The Messenger later revealed that the artist, Francisco Poblet, was an ex-con whose last arrest came at age 70, when he was caught with nearly two pounds of cocaine and 11 loaded guns in his Manhattan apartment.
Ulrich has pleaded not guilty and Adams hasn't been accused of any wrongdoing.
But Adams reportedly warned Ulrich, "Watch your back and watch your phones" in early May 2022, before the probe of him became public, according to the Daily News.
The mayor has denied the report, likening it to a "reboot" of the classic 1990 mob movie Goodfellas, saying, "Why would it make sense to appoint someone a commissioner if you know they're under criminal investigation?"
What does it all mean?
In addition to the investigations and legal cases, Adams is contending with the migrant crisis, which he's warned "will destroy New York City" if the federal government doesn't step in to help.
The price tag for providing migrants with housing and other services is estimated at $12 billion through mid-2025.
In late December, Adams renewed his public criticism of the White House, saying, "It baffles me" that he hasn't been able to meet with President Joe Biden since 2022.
A recent Quinnipiac University poll found a record 58% of New Yorkers disapproved of his job performance, including his handling of migrants, homelessness, crime and the city budget.
A former head of public affairs for the Justice Department said U.S. Attorney Damian Williams, who's overseeing the federal corruption probe, is "obsessively careful" and won't bring charges against Adams without "clear and convincing evidence."
But Anthony Coley added, "If charges come, it will be a transformative event for the mayor and his political career."
Scandal-scarred former Democratic New York Gov.
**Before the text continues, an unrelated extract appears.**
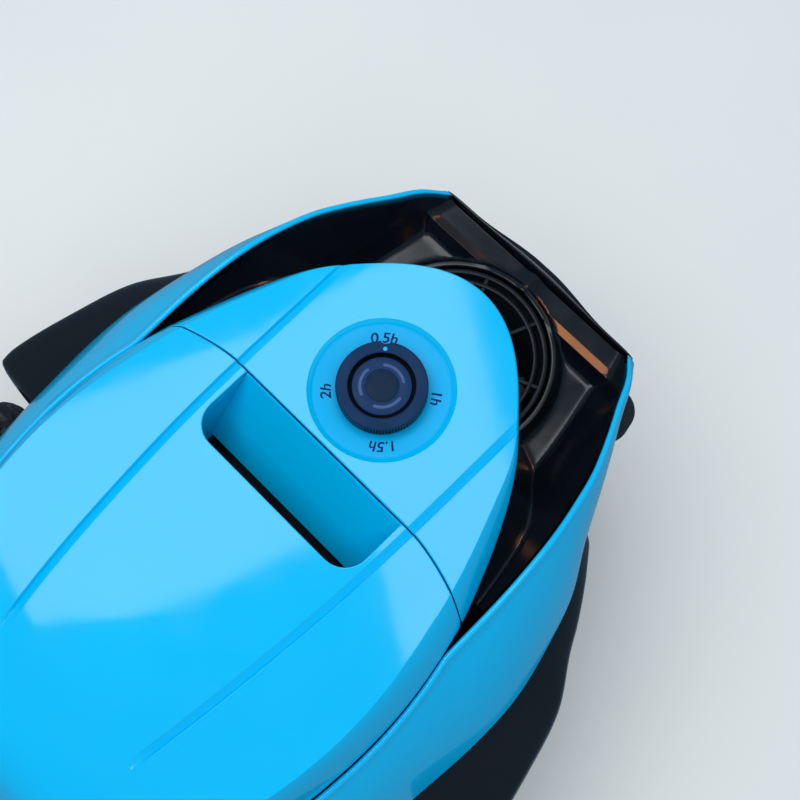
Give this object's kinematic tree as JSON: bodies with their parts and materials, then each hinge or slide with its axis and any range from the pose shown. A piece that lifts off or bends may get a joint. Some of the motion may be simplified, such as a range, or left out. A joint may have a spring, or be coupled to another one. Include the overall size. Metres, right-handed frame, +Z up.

Andrew Cuomo is reportedly considering a primary challenge against Adams, Politico reported in November.
But Cuomo is only one of nearly a dozen potential candidates, including state Operations Director Kathryn Garcia, whom Adams narrowly beat in the 2021 primary, and Antonio Reynoso, his successor as Brooklyn borough president, according to Bloomberg.
"The political industrial complex has created a generation or two of politicians now whose sole job is to get elected and re-elected," veteran New York Democratic strategist Hank Sheinkopf said.
"So that permanent class of professional politicians is now looking at Adams, who they think is kind of a carcass that they could pick on."
Sheinkopf said the sexual assault suit against Adams wasn't the "most significant" of his worries, but said that "the FBI investigation could be."
"The fact the people in his inner circle have been investigated is very important to people," he said. "If he’s indicted, it just goes against everything that people elected him to do, which is to clean up the place after [former Mayor Bill] de Blasio, and to make people safe."
Joseph Viteritti, a public policy professor at the city's public Hunter College in Manhattan, said it's "too early to predict how the various investigations will turn out."
"The net effect will be a drag on his reelection bid; but one should never underestimate the staying power of an incumbent New York City mayor, especially when no obvious challenger has emerged," he added.